▶ Task objective:
Select each line where the word "from" appears.
*** Supplied data
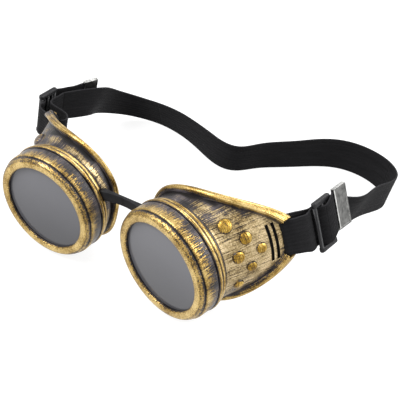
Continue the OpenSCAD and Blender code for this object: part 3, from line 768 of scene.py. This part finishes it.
# %% Both walls with their domes
LEAD_ROWS, WINDOW_TRIM = (17.0, 17.5), 0.35
for side in SIDES:
    a, shares = full_turn(288), np.linspace(0, 1, 40)
    outer = [polar(WALL_R, back, a) for back in LEAD_ROWS] + [wall_point(a, t) for t in shares]
    inner = [wall_point(a, t, WALL_T) for t in shares[::-1]]
    wall = skin(side + "_wall", seat(side, outer + inner))
    grooves = [groove_cutter(side, back) for back in (SLOT_BACK, SLOT_BACK + SLOT_PITCH)]
    cut(wall, *grooves, strap_window(side, -WINDOW_TRIM))
    paint_wall(wall, side)
    dress(wall, GOLD_CUP, side + "_cup", "aged_gold_cup", side + "_cup_wall")
    line_grooves(wall, side)
    caps = np.array([dome_cap(*place) for place in dome_places()])
    count, rings, columns = caps.shape[:3]
    faces = [face for k in range(count) for face in grid_faces(rings, columns, False, k * rings * columns)]
    domes = add_mesh(side + "_domes", seat(side, caps), faces)
    local, _, _ = cup_points(domes, side)
    gold_map(domes, local[:, 2] / BRUSH_R, local[:, 1], np.tile(dome_gold(), count) - DOME_WORN[side], ROUND)
    dress(domes, GOLD_STUD, side + "_cup", "aged_gold_cup")
print("cup walls done")

# %% [markdown]
# ## Face rims
# The rim is the rolled edge that lies against the face. Two clear faces meet in a ridge on it, and towards the
# temple it laps a little over the wall. A round tube swept along the outline would lose those faces. So the rim's
# section is drawn as rows that each follow the wall's formulas. It is cut away where the strap goes round a bar.

# %% Rims and end bars
BAR_OUT = RIM_R + WING_REACH - RIM_W - WALL_T + 0.3
BAR_BACK, END_BAR_D = WINDOW_FRONT + 3.6, 3.2
RIM_LAP, RIM_LIFT = 2.2, 0.9


def rim_edge(a):
    """The rim's outer edge: it rises a little over the strap, on its upper side."""
    return rim_radius(a) + RIM_LIFT * tip_share(a) * np.clip(np.sin(a) * 5, 0, 1)


def rim_depth(a):
    """The rim from front to back, with its lap over the wall."""
    return RIM_T + (RIM_SWELL + RIM_LAP) * tip_share(a)


def rod(name, side, centre, radius, length, columns=40):
    """An upright round bar in a cup's frame. Each end has two rings, so that its edge stays crisp."""
    turn = full_turn(columns)
    circle = centre + radius * np.stack([np.cos(turn), np.sin(turn), np.zeros(columns)], -1)
    return skin(name, seat(side, [circle + [0, 0, end * length / 2] for end in (-1, -1, 1, 1)]), True)


for side in SIDES:
    a = full_turn(360)
    r, rear, depth = rim_edge(a), rim_back(a), rim_depth(a)
    inside, front = rim_radius(a) - RIM_W, rear - depth
    foot = inside - 0.45 * RIM_LAP * tip_share(a)
    # The third number of each row is the gold. Below zero, at the rim's foot, it paints the shade where the rim meets
    # the wall near-black.
    outline = [(foot - WALL_T, front, -0.2), (foot - 0.2, front, 0.0), (foot + 0.4, front, 0.42),
               (r - 1.1, front, 0.72), (r - 0.62, front + 0.16, 1.0), (r - 0.3, front + 0.5, 1.0),
               (r - 0.12, front + 0.9, 0.9), (r, rear - depth / 2, 0.85), (r - 0.12, rear - 0.75, 0.9),
               (r - 0.4, rear - 0.3, 0.9), (r - 0.95, rear - 0.04, 0.7), (r - 1.5, rear, 0.5),
               (inside - WALL_T + 0.4, rear, 0.2), (inside - WALL_T, rear - 0.4, 0.0)]
    rim = skin(side + "_rolled_rim", seat(side, [polar(rr, bb, a) for rr, bb, _ in outline]))
    cut(rim, strap_window(side))
    local, angle, distance = cup_points(rim, side)
    out, back = distance - rim_edge(angle), local[:, 1] - rim_back(angle)
    rows = np.array([[rr[0] - r[0], bb[0] - rear[0], gold] for rr, bb, gold in outline])
    tip = tip_share(angle)
    gold = nearest_gold(out, back / rim_depth(angle) * depth[0], rows)
    gold -= 0.45 * (1 - tip) * (gold < 0.5)
    gold += 0.12 * tip * (local[:, 2] > 6) if side == "right" else -0.7 * tip ** 2
    gold_map(rim, angle, back * 0.7 + out, gold, ROUND)
    dress(rim, GOLD_RIM, side + "_cup", "aged_gold_rim", side + "_face_rim")
    bar = rod(side + "_strap_bar", side, (BAR_OUT, BAR_BACK, 0), END_BAR_D / 2, SLOT_LEN + 1.8)
    local, _, _ = cup_points(bar, side)
    gold_map(bar, local[:, 0] / BRUSH_R, local[:, 2], np.full(len(local), 0.6), ALONG)
    dress(bar, GOLD_RIM, side + "_cup", "aged_gold_rim")
print("face rims done")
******
▶ The answer:
Continue the OpenSCAD and Blender code for this object: part 3, from line 768 of scene.py. This part finishes it.
    """The rim from front to back, with its lap over the wall."""